In lieu of an abstract, here is a brief excerpt of the content:

  • Surveying AMIA’s First Twenty Years
  • Jan-Christopher Horak (bio)

In February 1991, film and television archivists who had been meeting as the Film/Television Archives Advisory Committee (F/TAAC) for over fifteen years voted to formalize as an individual-based professional organization, the Association of Moving Image Archivists (AMIA). In the late 1980s, the ad hoc organization’s mailing list had grown dramatically from fewer than one hundred persons and organizations to more than seven hundred. Ballots were sent out to every individual who had attended at least two F/TAAC conferences since 1984. Of the sixty-eight ballots returned, sixty (88 percent) voted for formalization.1 By the time AMIA met for its first official conference in New York in November 1991, an “executive committee” consisting of William Murphy (president), me (vice president), Gregory Lukow (secretary), and Karan Sheldon (treasurer) had been elected and now presided over the fall conference, which was held between November 5 and 9, 1991, at the fabulous St. Moritz Hotel on Central Park South.

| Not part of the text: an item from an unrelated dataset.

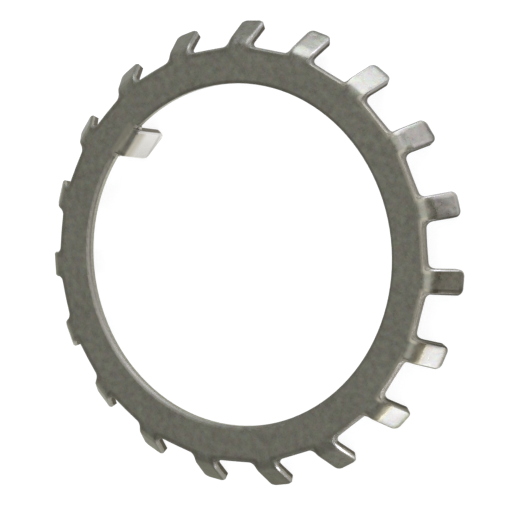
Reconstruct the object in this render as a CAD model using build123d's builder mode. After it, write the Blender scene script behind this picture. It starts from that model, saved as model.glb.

President Bill Murphy called the first official meeting of the new association to order on November 8. One of the first orders of business was to establish a dues structure, which, after some debate, was approved at the level of fifty dollars per year. According to the minutes, “a number of attendees immediately gave personal checks to the Treasurer of charter memberships in the association.” The first five members were Steve Davidson, D. J. Turner, Richard Costellano, Ruth Tamura, and me.2 Unfortunately, dues-paying membership would grow much less quickly than the free mailing list had. In the first several years of AMIA’s existence, membership hovered around two hundred, with approximately thirty to forty nonprofit and for-profit institutional members. Given the initial slow growth, the executive board established an ad hoc Membership Development Committee in March 1995. That committee published its report in summer 1996 and was simultaneously transitioned to a permanent committee of the board. Among the committee’s recommendations were to develop membership among the production and broadcast communities, students, and faculty in moving image archive programs; among archivists whose mandate encompassed materials other than moving images; and among commercial and nonprofit institutions connected to moving image preservation. It also called for a Web site, an AMIA logo, a brochure, and alliances with similar archival organizations.3 By 1997, AMIA membership had grown to 419 from 266 in 1995, inching up to 576 in the year 2000. Not until 2008 would membership peak at 1,033 members. Analyzing just who was signing up year for year, one can see that membership not only grew relatively slowly but that there was a 43 percent attrition rate between 2001 and 2003 and a 35 percent attrition rate between 2003 and 2005, which meant that even though overall membership increased slightly from 633 (2001) members to 672 (2003) members, in fact, 312 new members had actually joined, with a concomitant loss of 273 members. Between 2003 and 2005, AMIA again gained 255 new members but lost 237 members. Indeed, for twenty years, AMIA has relied on a core of activist members, probably numbering only a couple hundred.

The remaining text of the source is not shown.